For instance, if you're an enterprise that deals with hosting and storing customer data, then your hunting strategy focuses on detecting threats pertaining to data security and intrusions. This PI therefore helps you to align your hunting program with your goals by mapping the hunts with corresponding resources/ attack model stages.

2 False positives for a hunt

Every detected threat is a win for the enterprise; we hunt threats because other detection systems can fail to discover them.

Therefore, this indicator is essential to measure the performance of a hunting technique. Automation is an indication that your hunting techniques are becoming efficient. However, even after a hunt is automated, it's essential to keep track of how many false positives have been created by those automated techniques and to check if they require improvements.

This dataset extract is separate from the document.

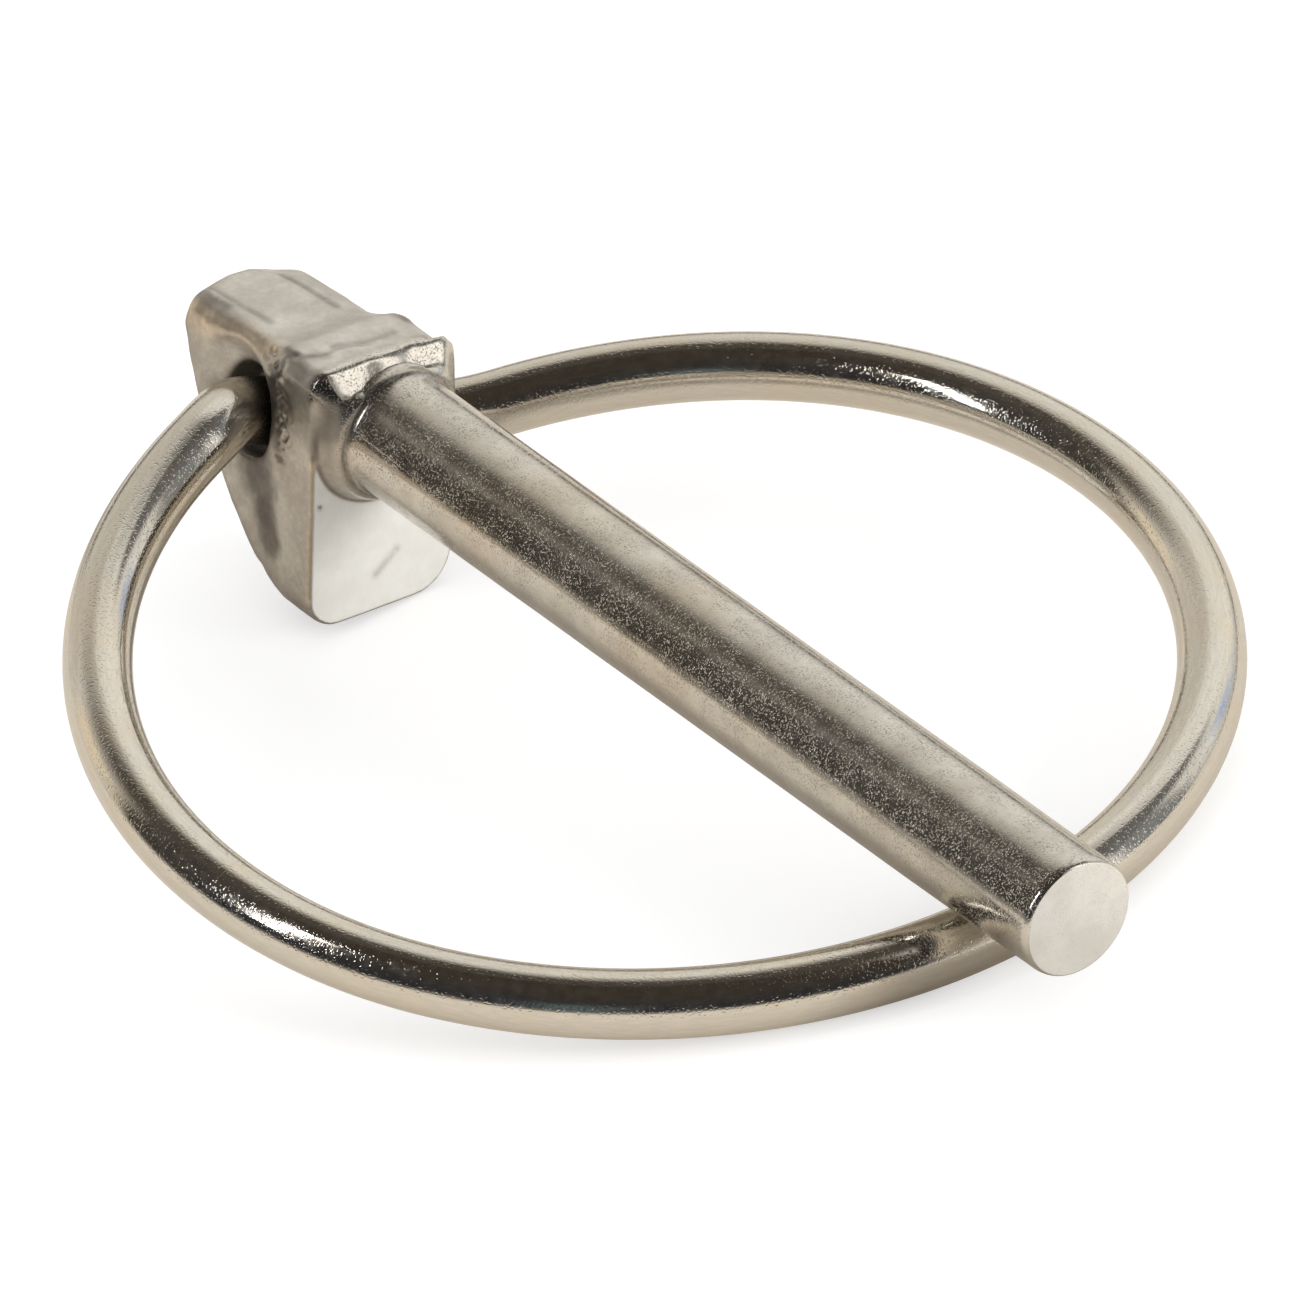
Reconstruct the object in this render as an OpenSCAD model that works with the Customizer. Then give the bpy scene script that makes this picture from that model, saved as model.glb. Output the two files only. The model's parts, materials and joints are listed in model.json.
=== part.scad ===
// Lynch pin: a forged pin with a wedge-shaped head, and a spring-wire snap ring hinged in the head.
//
// Frame: millimetres, +Z up. The origin is on the shank's axis, on the collar's face that the mating
// part stops against. +X runs along the shank to its tip. The heel of the head points to -Z, and the
// ring closes under the shank, on the heel's side.

/* [Shank] */
// Diameter of the shank (1/4 in)
shank_d = 6.35; // [5:0.05:8]
// Length of full gauge, from the collar's face (1-3/4 in)
usable_l = 44.45; // [38:0.05:52]
// Length of the eased end that the ring closes behind
end_l = 9.75; // [8:0.05:14]
// How much the eased end loses in diameter towards the tip
end_ease = 0.06; // [0.02:0.01:0.3]
// Width of the broken edge round the tip
tip_edge = 0.2; // [0.1:0.05:0.8]

/* [Collar] */
// Height of the collar in front of the head
collar_h = 1.2; // [0.6:0.1:2.5]
// Diameter of the collar where it meets the head
collar_root_d = 8.2; // [7:0.1:8.6]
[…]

3 Number of gaps spotted and filled in the threat detection capability of traditional security solution

One of the goals of hunting is to create new automations that can hunt for threats that are missed by the existing security solutions deployed in your environment.

Therefore, measuring the number of detection gaps identified and filled by a hunting technique is essential to meet the mission of a hunting program.

4 Insecure practices identified and corrected

Similar to the identification and fixing of detection gaps, a good hunting program should also uncover any security loopholes and bad security hygiene practices that may give attackers an opening to attack your network.

While measuring the number of bad practices detected by a hunting technique helps determine the effectiveness of the hunting program, fixing those bad practices increases the effectiveness of the hunting technique.

Making the metrics accessible

Your job doesn't end with measuring the performance in terms of metrics. These metrics need to be constantly monitored and made accessible to the entire security and operations center (SOC) team. This is where solutions with security orchestration, automation, and response (SOAR) capabilities play a crucial role. A security information and event management (SIEM) solution that has SOAR capabilities will be able to display these metrics, especially the actionable metrics, on dashboards using a combination of total counts, bar charts, pie graphs, etc. to help you assess the status of the hunting program at any given time.

It is vital to not only view the statistics of actionable metrics over a short period (daily, weekly, and monthly basis) but also monitor them long term to assess the overall performance of a hunting program.

Analyzing this dashboard facilitates easy decision-making and helps with realigning the hunting strategy wherever needed.

Regularly review the actionable metrics dashboard for the following, and perform the recommended actions.

  • More hunting backlogs: Increase the number of threat analysts, and realign tools and techniques to shorten the hunting cycle.
  • Frequent hunts on a specific data source: This could be an indication that your technique is biased towards one environment. It's time to balance your focus.
  • Increased number of false positives: Check if the automation is implemented correctly.
  • Hunting hypotheses are more than implemented hunts: Check if you have the right processes in place to implement the hunting techniques, track the findings, and remediate the threat condition. Fine-tune wherever necessary so that you can implement more hunts efficiently and quickly.

Remember, these are just a few examples of how you can interpret the metrics. What's more important is that you try to measure the metrics in whatever way possible so that you gain maximum visibility in your threat hunting process.